With an estimated 30 million Americans walking around without insurance, Hasham said we're all subsidizing the uninsured anyway with $32,000 hospital bills and double-digit increases in premiums.

"The only way to do this is to mandate coverage of everyone so that not one person goes into bankruptcy because of some catastrophic illness," he said. "It's the only way."

As for the hospitals, they are weighed down by the massive cost of the infrastructure and overhead, including the training and salaries of personnel, acquisition of complex equipment and maintenance of emergency rooms that must treat anyone who walks in the door.
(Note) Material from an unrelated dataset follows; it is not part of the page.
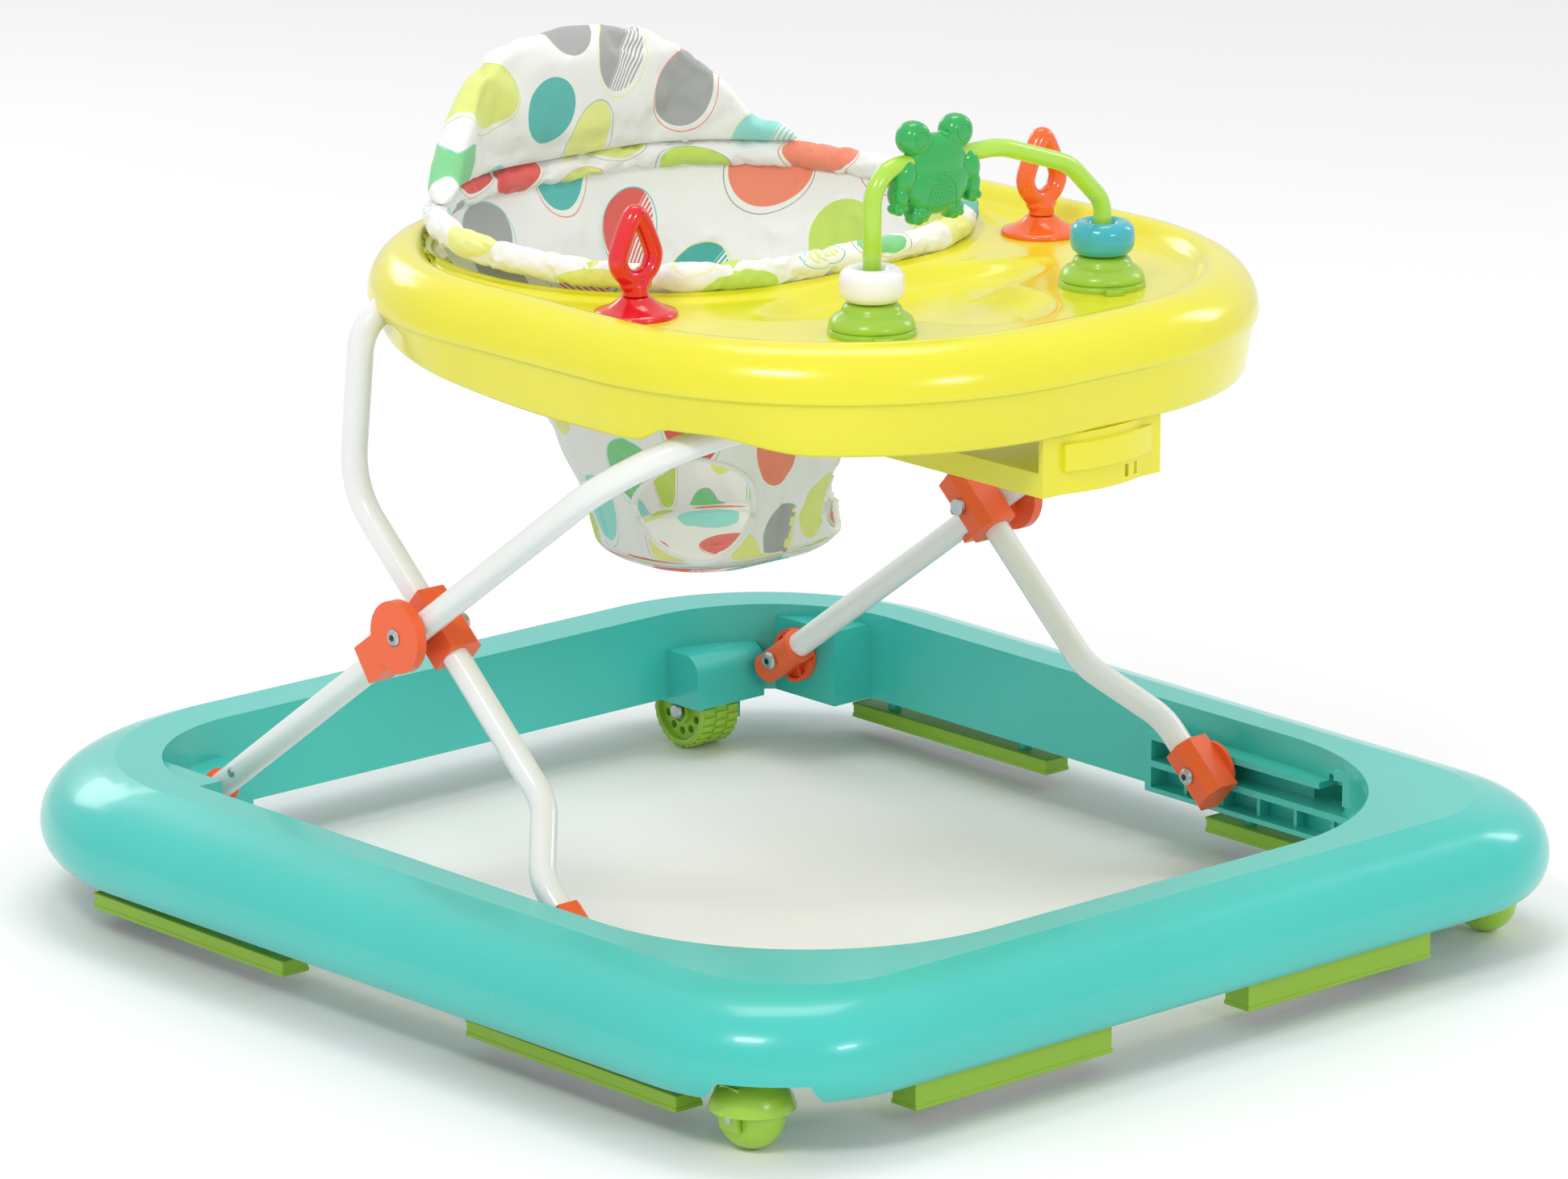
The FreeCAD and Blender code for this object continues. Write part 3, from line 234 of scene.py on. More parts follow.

That's how a $5 box of swabs from Longs becomes a $35 item at a hospital.

And that's part of the reason the U.S. ends up spending 17 percent of its gross domestic product on health care, while European nations are spending around 10 percent and insuring everyone.

Even Hawai'i's celebrated Prepaid Health Care Act has some gaping holes. The law requires employers to provide the employee's insurance, but not their family's. Unrelenting financial pressure has led some companies to refuse to offer family coverage, and most people I know can't afford a $1,000-a-month premium to cover Mom and the kids.

And then there's the 20-hour cutoff. Work less than that on an average week and the boss doesn't have to cover you.

If you get laid off, COBRA is nice but it still costs a family big money, even with the federal government now chipping in.

How many people are just rolling the dice, praying they stay healthy?

I asked Hasham what would have happened if I hadn't been covered that day I was brought into the emergency room. What about that $32,000 bill?

"We'd work out a payment plan," he said. "At the end of the day our job is to take care of people, make sure they get well, that's purely our focus."

But he added, "At the same time we have to make sure we're financially viable." (Translation: collection agency.)

I don't know how financially viable I'd be with payments on a $32,000 hospital bill weighing me down for the next decade. Maybe I'd declare bankruptcy and leave HMC and the doctors and the labs and the ambulance holding the bag, figuring they could absorb the losses better than I could.

And that's kind of the problem with the whole health care deal, everyone expecting someone else to pay.

So I've bought into one argument in this debate, thanks to my $32,000 bill and my conversation with Salim Hasham.

Call it anti-American or pro-socialist or unconstitutional but everyone needs to have health insurance. You shouldn't get stuck paying my bill.